Site Reliability Engineering (SRE) is a discipline that combines software engineering principles and practices to create ultra-scalable and highly reliable software systems. Initially developed at Google, SRE has become an industry standard, especially important for cloud-based environments. In this blog post, we'll delve into some SRE best practices to enhance the reliability, performance, and efficiency of services running on hosted cloud environments.
Embrace SLOs, SLIs, and SLAs
Service Level Objectives (SLOs), Service Level Indicators (SLIs), and Service Level Agreements (SLAs) are vital components of SRE. SLIs are the metrics or indicators used to measure the performance and health of a service. SLOs are the target values or range of values for these metrics. SLAs, on the other hand, are the contracts with customers that specify what happens if an SLO is not met.
These elements play an essential role in balancing reliability and the pace of development. They help quantify reliability, make informed decisions about risk, and prevent reliability from becoming an afterthought.
Automate as Much as Possible
Automation is a core tenet of SRE. From deployments and scaling to incident management and remediation, automation drives consistency, reduces human error, and allows your team to focus on more complex tasks. For example, automating the deployment process through CI/CD pipelines helps ensure reliable releases and faster recovery times when issues arise.

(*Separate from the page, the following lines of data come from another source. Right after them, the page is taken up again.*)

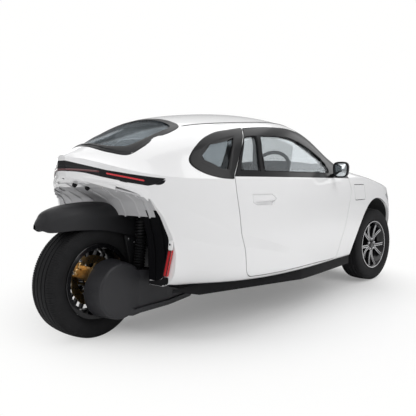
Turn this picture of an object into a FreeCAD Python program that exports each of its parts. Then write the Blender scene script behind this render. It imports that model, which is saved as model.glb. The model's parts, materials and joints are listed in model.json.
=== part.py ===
"""Three wheeled car: two steered front wheels, one driven rear wheel on a single-sided swing arm.

The frame has +X forward, +Y to the car's left, +Z up, and its origin on the ground under the
middle of the car. Everything is laid out from the rear axle's line on the ground, and each
sub-part's Placement carries that line to its place in the frame.
"""
import FreeCAD, Part
import math
import os
import Sketcher
from FreeCAD import Placement, Rotation, Vector

doc = FreeCAD.newDocument("three_wheeled_car")

# ---------------------------------------------------------------- driving dimensions, millimetres
SIZES = (
    ("wheelbase", 2440),
    ("body_width", 1604),
    ("roof_height", 1325),
    ("tail_reach", 331),
    ("track", 1380),
    ("tyre_radius", 311),
    ("tyre_width", 185),
    ("bead_radius", 191),
    ("flange_radius", 207),
    ("hub_radius", 34),
    ("spindle_radius", 18),
    ("disc_radius", 140),
    ("steer_at_rest", 9),
    ("kingpin_half", 590),
    ("arch_reach", 214),
    ("arch_back", 17),
    ("arch_drop", 119),
    ("skin", 26),
    ("glass_inset", 5),
    ("glass_wall", 6),
    ("gap", 5),
    ("tunnel_half", 300),
    ("liner_wall", 8),
    ("seat_width", 440),
    ("seat_length", 480),
    ("seat_place", 310),
    ("cushion_bottom", 470),
    ("cushion_height", 120),
    ("back_height", 560),
    ("back_wall", 110),
    ("arm_inner", 112),
    ("arm_outer", 246),
    ("arm_flare", 286),
    ("arm_pivot_x", 560),
    ("arm_pivot_z", 262),
    ("guard_half_width", 118),
    ("guard_wall", 6),
    ("kingpin_radius", 10),
)
sheet = doc.addObject("Spreadsheet::Sheet", "car")
for number, (alias, value) in enumerate(SIZES, start=1):
    sheet.set(f"A{number}", alias)
    sheet.set(f"B{number}", str(value))
    sheet.setAlias(f"B{number}", alias)
doc.recompute()


def size(alias):
    """Value of a cell of the sheet."""
    return float(sheet.get(alias))


# The nose is this many wheelbases ahead of the rear axle.
NOSE = 1.275
REAR_AXLE = f"(car.tail_reach - {NOSE} * car.wheelbase) / 2"
NODES = []

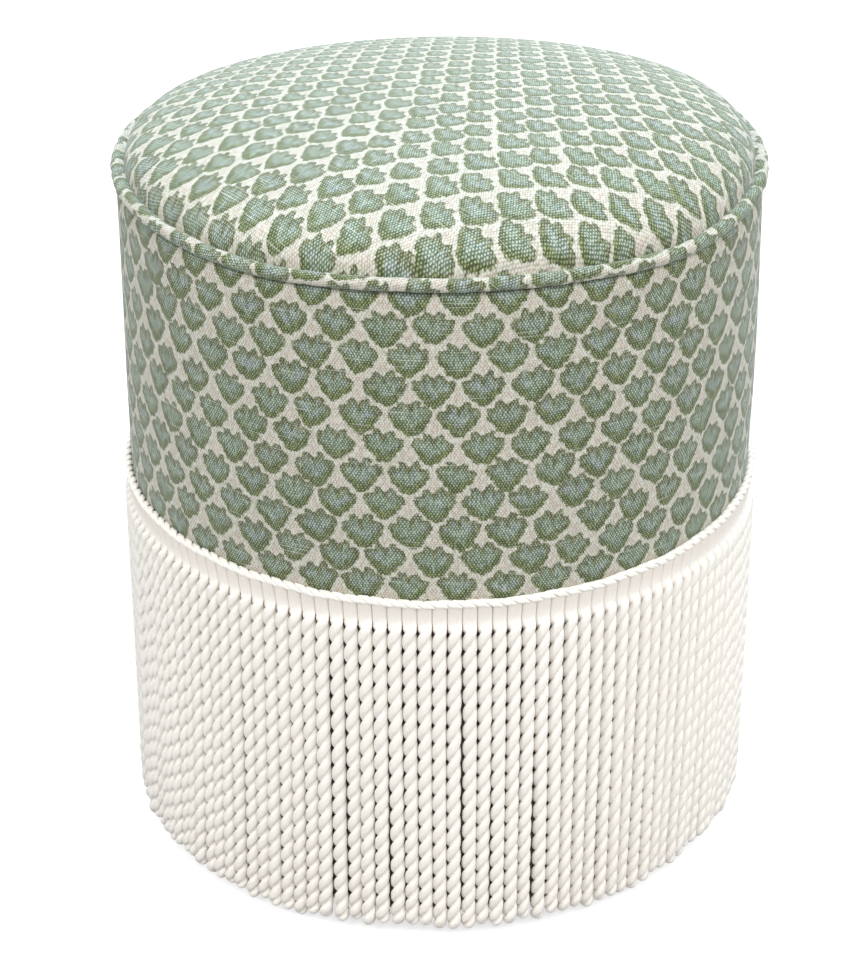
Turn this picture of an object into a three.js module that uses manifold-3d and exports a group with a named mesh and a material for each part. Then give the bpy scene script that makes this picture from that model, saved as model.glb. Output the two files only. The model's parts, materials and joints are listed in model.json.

Error Budgets and Risk Management
An error budget is the acceptable level of risk or failure defined by the SLO. If a service's reliability exceeds its SLO, the error budget is "positive," and you can take more risks like accelerating feature deployment. However, if the error budget is "negative," it means you're not meeting your SLO and should focus on improving reliability.

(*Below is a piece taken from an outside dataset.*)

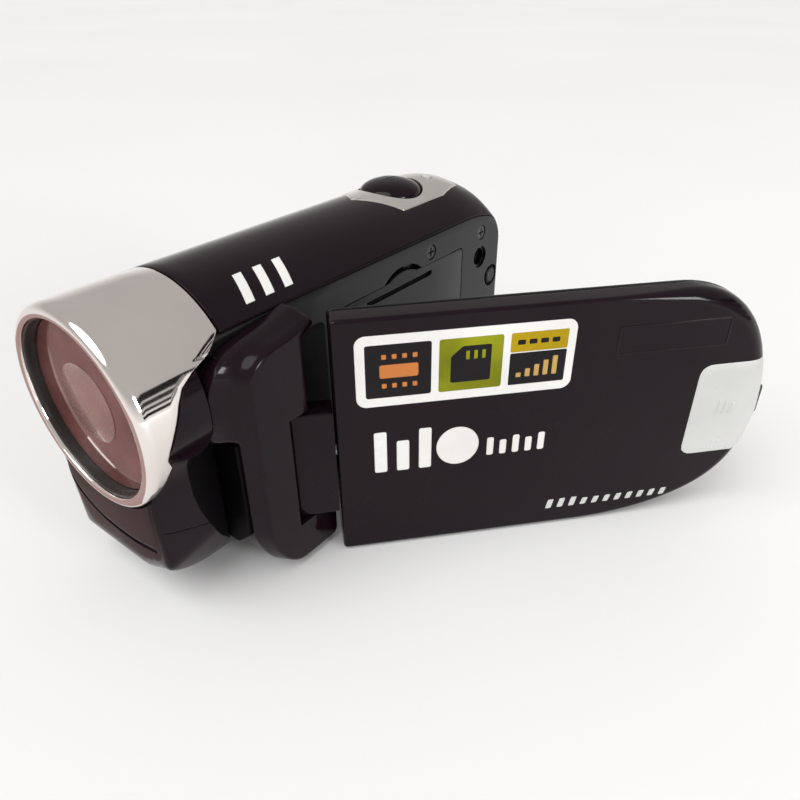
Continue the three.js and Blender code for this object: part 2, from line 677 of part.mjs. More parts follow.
function lcdWindow() {
  return panelSlab(roundedRect(13.9, 77.3, 8.9, 45.9, 1), PANEL_BACK - 0.9, PANEL_BACK - 0.1);
}

function lcdModule() {
  return box(13.2, 78.6, 0.9, COVER_BACK - 0.1, 7.6, 47);
}

function screenBoard() {
  return box(18, 70, -0.3, 0.5, 10, 44);
}

function panelTab() {
  return panelSlab(tabOutline(0), -PANEL_OUT - 0.1, -PANEL_OUT + 0.5)
    .intersect(panelSlab(panelOutline(0.9), -10, 10, 9));
}

function featureLabel() {
  return panelSlab(labelOutline(0), -PANEL_OUT, -PANEL_OUT + 0.25);
}

// Assembly

const camcorder = new THREE.Group();

camcorder.add(
  part("front_shroud", frontShroud(), "chrome"),
  part("front_fairing", frontFairing(), "gloss"),
  part("chin_cover", chinCover(), "gloss"),
  part("lens_window", lensWindow(), "glass"),
  part("lens_mask", lensMask(), "inner"),
  part("lens_barrel", lensBarrel(), "inner"),
  part("front_lens", lens(9.6, -46.5, 1.4, 1.6), "glass"),
  part("lens_retainer", ring("y", [0, AXIS_Z], 9.6, 8, -43.6, -42.2, 20), "steel"),
  part("rear_lens", lens(8, -32, 1.4, 1.1), "glass"),
  part("image_sensor", box(-4.6, 4.6, -22, -20.8, AXIS_Z - 3.6, AXIS_Z + 3.6), "inner"),
  part("sensor_board", box(-10, 10, -20.5, -19.3, AXIS_Z - 10, AXIS_Z + 10), "board"),
);

camcorder.add(
  part("barrel_cover", barrelCover(), "gloss"),
  part("top_cap", topCap(), "silver"),
  part("left_wall", leftWall(), "satin"),
  part("right_shell", rightShell(), "gloss"),
  part("base_pan", basePan(), "satin"),
  part("rear_cover", rearCover(), "gloss"),
  part("grip_panel", gripPanel(), "rubber"),
  part("tripod_bush", tripodBush(), "brass"),
);

for (const [name, at] of Object.entries(WALL_SCREWS)) {
  camcorder.add(part(name, screw("x", at, WALL_X, -1), "steel"));
}
BASE_SCREWS.forEach((at, i) => {
  camcorder.add(part(`base_screw_${i + 1}`, screw("z", at, 0, 1), "steel"));
});

camcorder.add(
  part("hinge_housing", hingeHousing(), "gloss"),
  part("hinge_bracket", hingeBracket(), "steel"),
  part("hinge_pin", hingePin(), "steel"),
);

camcorder.add(
  part("battery_tray", batteryTray(), "inner"),
  part("battery", battery(), "cell"),
  part("battery_contact_plus", batteryContact(34), "brass"),
  part("battery_contact_minus", batteryContact(22), "brass"),
  part("card_socket", cardSocket(), "steel"),
  part("battery_door", batteryDoor(), "satin"),
  part("av_jack", avJack(), "inner"),
  part("usb_socket", usbSocket(), "steel"),
  part("main_board", mainBoard(), "board"),
  part("processor_can", processorCan(), "steel"),
  part("speaker", rod("x", [SPEAKER.y, SPEAKER.z], SPEAKER.r, -16.8, -13.8, 24), "inner"),
  part("microphone", rod("y", [MIC.x, MIC.z], 2, -52, -49, 16), "steel"),
  part("zoom_switch", box(-4, 4, LEVER.y - 4, LEVER.y + 4, 52, 55.2), "inner"),
  part("record_switch", box(RECORD.x - 3, RECORD.x + 3, 53, 58, RECORD.z - 3, RECORD.z + 3), "inner"),
);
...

Prioritize Incident Management
Despite your best efforts, incidents will occur. Effective incident management includes defining an incident response process, having an on-call rotation, and following up with a blameless postmortem. This approach not only resolves incidents effectively but also turns them into learning opportunities to prevent recurrence.

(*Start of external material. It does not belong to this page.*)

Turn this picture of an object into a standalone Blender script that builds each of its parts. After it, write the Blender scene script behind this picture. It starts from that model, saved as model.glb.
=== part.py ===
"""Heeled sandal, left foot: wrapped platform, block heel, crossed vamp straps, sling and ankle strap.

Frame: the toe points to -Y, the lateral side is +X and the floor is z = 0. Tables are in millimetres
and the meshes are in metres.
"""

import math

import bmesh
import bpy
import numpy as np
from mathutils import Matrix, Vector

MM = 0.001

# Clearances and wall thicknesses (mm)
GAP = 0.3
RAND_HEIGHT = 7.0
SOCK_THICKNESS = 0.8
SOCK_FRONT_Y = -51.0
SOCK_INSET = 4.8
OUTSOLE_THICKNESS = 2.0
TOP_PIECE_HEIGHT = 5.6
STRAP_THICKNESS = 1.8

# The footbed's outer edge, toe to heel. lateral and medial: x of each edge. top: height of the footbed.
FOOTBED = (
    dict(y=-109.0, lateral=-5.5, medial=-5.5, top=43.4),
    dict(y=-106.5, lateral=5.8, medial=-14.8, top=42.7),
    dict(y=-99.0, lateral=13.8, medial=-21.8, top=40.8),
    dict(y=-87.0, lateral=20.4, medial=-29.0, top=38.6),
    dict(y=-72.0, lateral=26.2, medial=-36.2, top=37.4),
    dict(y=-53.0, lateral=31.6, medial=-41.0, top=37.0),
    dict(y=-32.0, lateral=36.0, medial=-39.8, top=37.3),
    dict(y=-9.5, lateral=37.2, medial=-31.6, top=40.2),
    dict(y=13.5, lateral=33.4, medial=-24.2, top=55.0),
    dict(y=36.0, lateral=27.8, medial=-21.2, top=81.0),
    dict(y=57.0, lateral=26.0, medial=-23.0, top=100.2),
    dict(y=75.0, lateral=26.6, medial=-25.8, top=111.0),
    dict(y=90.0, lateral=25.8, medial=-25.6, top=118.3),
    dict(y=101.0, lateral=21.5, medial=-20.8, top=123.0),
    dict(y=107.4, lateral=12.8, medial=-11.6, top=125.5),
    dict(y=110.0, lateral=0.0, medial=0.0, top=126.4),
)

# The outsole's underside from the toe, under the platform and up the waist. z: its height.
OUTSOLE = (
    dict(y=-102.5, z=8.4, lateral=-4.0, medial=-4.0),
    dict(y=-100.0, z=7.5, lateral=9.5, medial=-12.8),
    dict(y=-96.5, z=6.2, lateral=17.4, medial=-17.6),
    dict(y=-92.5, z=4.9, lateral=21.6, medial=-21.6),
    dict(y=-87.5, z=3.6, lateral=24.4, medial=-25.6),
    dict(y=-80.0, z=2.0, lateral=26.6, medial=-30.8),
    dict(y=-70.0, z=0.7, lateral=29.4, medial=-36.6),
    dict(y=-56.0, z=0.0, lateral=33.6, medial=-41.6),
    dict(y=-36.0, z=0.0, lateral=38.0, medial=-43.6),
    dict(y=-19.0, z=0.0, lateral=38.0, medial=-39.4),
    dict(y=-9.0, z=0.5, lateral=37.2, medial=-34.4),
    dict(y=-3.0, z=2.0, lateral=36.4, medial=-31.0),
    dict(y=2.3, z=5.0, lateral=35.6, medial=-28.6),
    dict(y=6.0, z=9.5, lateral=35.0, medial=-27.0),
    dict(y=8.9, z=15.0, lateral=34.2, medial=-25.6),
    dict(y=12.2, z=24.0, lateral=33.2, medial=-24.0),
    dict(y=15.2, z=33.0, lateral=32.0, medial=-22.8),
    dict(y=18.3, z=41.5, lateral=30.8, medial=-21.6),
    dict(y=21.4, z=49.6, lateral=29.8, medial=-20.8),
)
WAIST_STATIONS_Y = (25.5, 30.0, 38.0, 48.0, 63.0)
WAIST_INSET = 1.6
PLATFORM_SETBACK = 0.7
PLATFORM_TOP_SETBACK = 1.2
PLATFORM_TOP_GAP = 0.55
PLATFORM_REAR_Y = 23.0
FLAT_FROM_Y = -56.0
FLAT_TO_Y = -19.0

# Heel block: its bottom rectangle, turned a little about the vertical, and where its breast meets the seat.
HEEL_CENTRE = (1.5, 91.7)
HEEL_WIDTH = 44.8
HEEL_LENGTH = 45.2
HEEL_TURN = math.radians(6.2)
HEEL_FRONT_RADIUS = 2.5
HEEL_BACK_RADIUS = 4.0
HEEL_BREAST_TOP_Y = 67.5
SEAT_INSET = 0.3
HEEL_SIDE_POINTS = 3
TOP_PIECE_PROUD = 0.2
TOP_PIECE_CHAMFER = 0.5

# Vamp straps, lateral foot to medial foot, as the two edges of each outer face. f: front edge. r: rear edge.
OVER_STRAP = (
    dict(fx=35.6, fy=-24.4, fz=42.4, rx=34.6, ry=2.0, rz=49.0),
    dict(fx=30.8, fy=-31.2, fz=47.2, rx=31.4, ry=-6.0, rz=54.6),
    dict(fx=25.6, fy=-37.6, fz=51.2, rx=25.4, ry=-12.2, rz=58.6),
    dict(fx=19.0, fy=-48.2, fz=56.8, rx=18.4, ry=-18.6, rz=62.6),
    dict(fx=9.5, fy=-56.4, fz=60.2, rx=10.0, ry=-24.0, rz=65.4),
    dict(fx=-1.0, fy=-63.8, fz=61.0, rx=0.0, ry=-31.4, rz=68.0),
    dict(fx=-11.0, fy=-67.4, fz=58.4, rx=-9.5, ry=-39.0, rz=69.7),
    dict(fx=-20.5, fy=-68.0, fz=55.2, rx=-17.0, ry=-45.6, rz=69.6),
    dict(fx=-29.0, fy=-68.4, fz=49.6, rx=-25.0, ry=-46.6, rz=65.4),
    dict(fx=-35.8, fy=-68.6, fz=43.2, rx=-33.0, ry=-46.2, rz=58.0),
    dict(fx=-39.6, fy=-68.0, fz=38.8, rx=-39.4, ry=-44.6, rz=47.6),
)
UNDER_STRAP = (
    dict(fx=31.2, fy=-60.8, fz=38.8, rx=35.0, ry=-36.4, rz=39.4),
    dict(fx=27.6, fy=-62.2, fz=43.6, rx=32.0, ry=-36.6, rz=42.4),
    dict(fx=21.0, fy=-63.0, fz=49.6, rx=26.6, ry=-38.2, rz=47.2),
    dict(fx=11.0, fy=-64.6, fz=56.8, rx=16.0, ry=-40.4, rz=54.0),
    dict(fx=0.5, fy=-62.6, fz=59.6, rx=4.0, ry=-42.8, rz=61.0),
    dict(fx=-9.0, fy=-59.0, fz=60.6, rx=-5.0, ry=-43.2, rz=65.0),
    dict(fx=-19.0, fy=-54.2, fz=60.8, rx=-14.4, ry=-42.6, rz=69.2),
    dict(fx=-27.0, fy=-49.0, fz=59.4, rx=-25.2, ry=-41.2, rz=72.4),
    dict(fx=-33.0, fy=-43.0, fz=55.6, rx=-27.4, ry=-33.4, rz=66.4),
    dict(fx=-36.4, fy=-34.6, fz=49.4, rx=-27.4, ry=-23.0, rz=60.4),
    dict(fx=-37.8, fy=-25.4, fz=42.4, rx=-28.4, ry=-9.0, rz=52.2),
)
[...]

Embrace a Culture of Learning and Blamelessness
SRE encourages learning from failures instead of blaming. It's important to create a culture where people feel safe to report and learn from mistakes. Blameless postmortems are a key tool in this respect, focusing on identifying the contributing causes of incidents without pointing fingers.
Monitoring and Observability
You can't improve what you can't measure. Comprehensive monitoring and observability are key to understanding your system's behavior and identifying areas for improvement. Utilize logging, metrics, and tracing to gain a full view of your system's performance and health.
Capacity planning helps ensure your services can handle the load and meet performance expectations. It includes forecasting demand, managing resource usage, and planning for scalability. It's crucial to use tools for auto-scaling and load balancing in cloud environments to handle sudden traffic spikes or grow over time.
SRE is a powerful approach for managing and improving services running in the cloud. By embracing SRE best practices, you can boost the reliability, performance, and efficiency of your services, ensuring that they not only meet customer expectations but also contribute to the overall success of your business.
Remember that SRE is not just about tools and practices; it's also about culture. By fostering a culture of blamelessness, continuous learning, and a focus on reliability, you can create a robust and resilient cloud ecosystem.